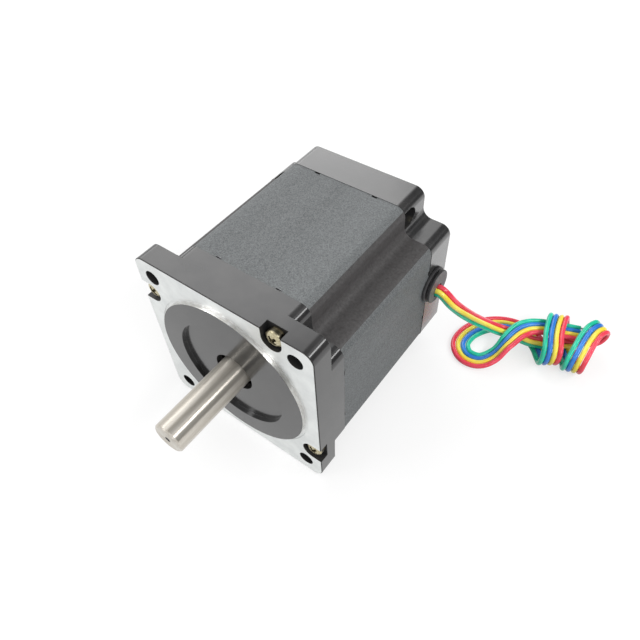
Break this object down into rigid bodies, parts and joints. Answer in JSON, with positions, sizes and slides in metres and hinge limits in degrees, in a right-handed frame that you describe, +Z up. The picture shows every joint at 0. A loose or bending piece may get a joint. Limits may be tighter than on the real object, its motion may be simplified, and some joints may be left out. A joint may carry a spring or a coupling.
{
  "type": "stepper motor",
  "caption": "Square hybrid stepper motor with a notched laminated body, round pilot, plain shaft and coloured flying leads from a side grommet.",
  "frame": {"origin": "centre of the mounting flange's front face, on the shaft's axis", "axes": "+Y from the mounting face to the rear, so the shaft points to -Y; +Z up and +X right as the front is seen, with the motor lying on its lower side"},
  "size_m": [0.1589, 0.1758, 0.086],
  "materials": {
    "machined_aluminium": "satin, glossy black paint in the pilot's recess",
    "lamination_steel": "matte black coat over laminations",
    "cast_aluminium": "semi-gloss dark grey coat",
    "insulator_nylon": "matte",
    "copper_winding": "enamelled copper",
    "circuit_board": "satin",
    "tail_insulation": "gloss",
    "black_rubber": "matte",
    "zinc_screw": "yellow zinc",
    "shaft_steel": "ground and polished",
    "rotor_steel": "ground",
    "magnet": "nickel",
    "spacer_aluminium": "satin",
    "bearing_steel": "polished",
    "shield_steel": "satin",
    "cage_nylon": "matte",
    "spring_steel": "satin",
    "red_insulation": "gloss",
    "yellow_insulation": "gloss",
    "blue_insulation": "gloss",
    "green_insulation": "gloss",
    "tinned_copper": "satin"
  },
  "bodies": {
    "case": {"front_bell": "machined_aluminium", "stator_core": "lamination_steel", "rear_bell": "cast_aluminium", "front_insulator": "insulator_nylon", "rear_insulator": "insulator_nylon", "coils_phase_a": "copper_winding", "coils_phase_b": "copper_winding", "terminal_board": "circuit_board", "lead_tails": "tail_insulation", "grommet": "black_rubber", "tie_screws": "zinc_screw", "tie_washers": "zinc_screw", "front_bearing_outer_ring": "bearing_steel", "front_bearing_shields": "shield_steel", "rear_bearing_outer_ring": "bearing_steel", "rear_bearing_shields": "shield_steel", "wave_washer": "spring_steel", "lead_red": "red_insulation", "lead_yellow": "yellow_insulation", "lead_blue": "blue_insulation", "lead_green": "green_insulation", "hank_red": "red_insulation", "hank_yellow": "yellow_insulation", "hank_blue": "blue_insulation", "hank_green": "green_insulation", "lead_ends": "tinned_copper"},
    "rotor": {"shaft": "shaft_steel", "rotor_core_1": "rotor_steel", "rotor_core_2": "rotor_steel", "rotor_core_3": "rotor_steel", "rotor_core_4": "rotor_steel", "rotor_magnet_front": "magnet", "rotor_magnet_rear": "magnet", "rotor_spacer": "spacer_aluminium", "front_bearing_inner_ring": "bearing_steel", "rear_bearing_inner_ring": "bearing_steel"},
    "front_cage": {"front_bearing_balls": "bearing_steel", "front_bearing_cage": "cage_nylon"},
    "rear_cage": {"rear_bearing_balls": "bearing_steel", "rear_bearing_cage": "cage_nylon"}
  },
  "joints": [
    {"name": "shaft_spin", "type": "hinge", "parent": "case", "child": "rotor", "pos_m": [0, 0, 0], "axis": [0, 1, 0], "continuous": true},
    {"name": "front_cage_spin", "type": "hinge", "parent": "case", "child": "front_cage", "pos_m": [0, 0.0106, 0], "axis": [0, 1, 0], "continuous": true},
    {"name": "rear_cage_spin", "type": "hinge", "parent": "case", "child": "rear_cage", "pos_m": [0, 0.0862, 0], "axis": [0, 1, 0], "continuous": true}
  ],
  "couplings": [
    {"joint": "front_cage_spin", "follows": "shaft_spin", "ratio": 0.3816},
    {"joint": "rear_cage_spin", "follows": "shaft_spin", "ratio": 0.3648}
  ]
}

________

(What the task requires)
Copy out the data shown above without altering anything.

(Output of the exercise)
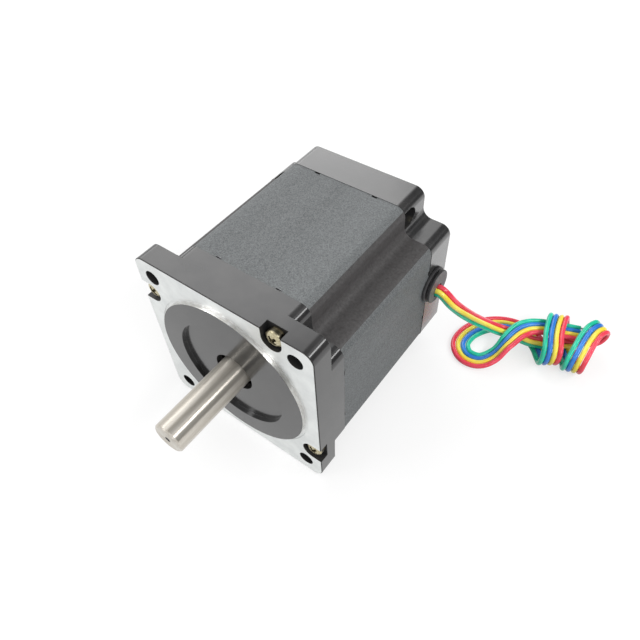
Break this object down into rigid bodies, parts and joints. Answer in JSON, with positions, sizes and slides in metres and hinge limits in degrees, in a right-handed frame that you describe, +Z up. The picture shows every joint at 0. A loose or bending piece may get a joint. Limits may be tighter than on the real object, its motion may be simplified, and some joints may be left out. A joint may carry a spring or a coupling.
{
  "type": "stepper motor",
  "caption": "Square hybrid stepper motor with a notched laminated body, round pilot, plain shaft and coloured flying leads from a side grommet.",
  "frame": {"origin": "centre of the mounting flange's front face, on the shaft's axis", "axes": "+Y from the mounting face to the rear, so the shaft points to -Y; +Z up and +X right as the front is seen, with the motor lying on its lower side"},
  "size_m": [0.1589, 0.1758, 0.086],
  "materials": {
    "machined_aluminium": "satin, glossy black paint in the pilot's recess",
    "lamination_steel": "matte black coat over laminations",
    "cast_aluminium": "semi-gloss dark grey coat",
    "insulator_nylon": "matte",
    "copper_winding": "enamelled copper",
    "circuit_board": "satin",
    "tail_insulation": "gloss",
    "black_rubber": "matte",
    "zinc_screw": "yellow zinc",
    "shaft_steel": "ground and polished",
    "rotor_steel": "ground",
    "magnet": "nickel",
    "spacer_aluminium": "satin",
    "bearing_steel": "polished",
    "shield_steel": "satin",
    "cage_nylon": "matte",
    "spring_steel": "satin",
    "red_insulation": "gloss",
    "yellow_insulation": "gloss",
    "blue_insulation": "gloss",
    "green_insulation": "gloss",
    "tinned_copper": "satin"
  },
  "bodies": {
    "case": {"front_bell": "machined_aluminium", "stator_core": "lamination_steel", "rear_bell": "cast_aluminium", "front_insulator": "insulator_nylon", "rear_insulator": "insulator_nylon", "coils_phase_a": "copper_winding", "coils_phase_b": "copper_winding", "terminal_board": "circuit_board", "lead_tails": "tail_insulation", "grommet": "black_rubber", "tie_screws": "zinc_screw", "tie_washers": "zinc_screw", "front_bearing_outer_ring": "bearing_steel", "front_bearing_shields": "shield_steel", "rear_bearing_outer_ring": "bearing_steel", "rear_bearing_shields": "shield_steel", "wave_washer": "spring_steel", "lead_red": "red_insulation", "lead_yellow": "yellow_insulation", "lead_blue": "blue_insulation", "lead_green": "green_insulation", "hank_red": "red_insulation", "hank_yellow": "yellow_insulation", "hank_blue": "blue_insulation", "hank_green": "green_insulation", "lead_ends": "tinned_copper"},
    "rotor": {"shaft": "shaft_steel", "rotor_core_1": "rotor_steel", "rotor_core_2": "rotor_steel", "rotor_core_3": "rotor_steel", "rotor_core_4": "rotor_steel", "rotor_magnet_front": "magnet", "rotor_magnet_rear": "magnet", "rotor_spacer": "spacer_aluminium", "front_bearing_inner_ring": "bearing_steel", "rear_bearing_inner_ring": "bearing_steel"},
    "front_cage": {"front_bearing_balls": "bearing_steel", "front_bearing_cage": "cage_nylon"},
    "rear_cage": {"rear_bearing_balls": "bearing_steel", "rear_bearing_cage": "cage_nylon"}
  },
  "joints": [
    {"name": "shaft_spin", "type": "hinge", "parent": "case", "child": "rotor", "pos_m": [0, 0, 0], "axis": [0, 1, 0], "continuous": true},
    {"name": "front_cage_spin", "type": "hinge", "parent": "case", "child": "front_cage", "pos_m": [0, 0.0106, 0], "axis": [0, 1, 0], "continuous": true},
    {"name": "rear_cage_spin", "type": "hinge", "parent": "case", "child": "rear_cage", "pos_m": [0, 0.0862, 0], "axis": [0, 1, 0], "continuous": true}
  ],
  "couplings": [
    {"joint": "front_cage_spin", "follows": "shaft_spin", "ratio": 0.3816},
    {"joint": "rear_cage_spin", "follows": "shaft_spin", "ratio": 0.3648}
  ]
}